Reviews

Hugo

Equal opportunity employment in Paris is impressive, no? At the tower at Notre Dame, you got a hunchback working the bells, at Gasteau’s fine French cuisine the head chef is a common rat, and the timekeeper at the train station is a small boy. That boy is Hugo Cabret (Asa Butterfield), a twice orphaned, but strangely honorable waif who does indeed make all the clocks in the station run on time.

Hugo opens with a strafing run down the busy station corridor of a 1930s Parisian train station ending at a pair of eyes peeking through the number four on the big overhead clock. We quickly learn the owner of those eyes, our title character, knows everything about the train station without ever being seen. He lives in the walls behind the grates and observes all, Rear Window-like, stealing food to stay alive and machine parts from the toy store to complete his automaton.

When he is caught stealing by the bitter toy shop owner (Ben Kingsley), he reluctantly forms an actual human relationship. We get the impression it’s been a long time … for both of them. Hugo’s secret weapon is Isabelle (Chloë Grace Moretz), the shop owner’s curious goddaughter. She just wants an adventure. The symbiotic relationship is very important here – the boy needs the heart-shaped key the girl wears about her neck to make the automaton work, the girl needs the boy to discover what life can be, the toy shop owner needs the boy and the automaton to reawaken his own past. And all three need a working robot to advance the plot, or we’re all just gonna be miserable forever.

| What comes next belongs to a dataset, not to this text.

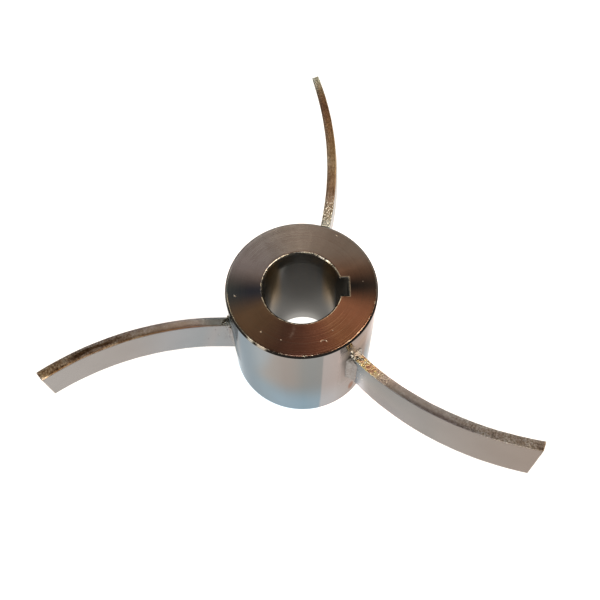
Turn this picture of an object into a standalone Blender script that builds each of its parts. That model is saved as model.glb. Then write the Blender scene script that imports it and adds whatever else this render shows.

Hugo is my favorite type of story – the one in which broken people get fixed. The film centers about a broken robot, but we see it’s not just the mechanical man who needs fixing – the boy and girl both have no parents, the toy shop owner knows only pain. Even the secondary characters are broken: the rickety gendarme with the gimpy leg (Sacha Baron Cohen), enormous Uncle Vernon shying away from otherwise welcoming Madame Maxime, both worse for the helplessness. Why? Because her pooch is broken, too; the dog just barks at him whenever he gets close. I will never tire of a tale in which a damaged person is made whole, or perhaps not “whole,” but human. I’ll take human. This is the point of life, no? It sucks, but you keep on doing it. We always commend those who get up again and again.

I like this side of Martin Scorsese; I honestly wish there were more of this, and less of bludgeoning in boroughs of NYC. Now if can just find the key to my own automaton.

Rated PG, 127 Minutes
D: Martin Scorsese
W: John Logan
Genre: Discovery
Type of person most likely to enjoy this film: Film buffs
Type of person least likely to enjoy this film: Why was this film made?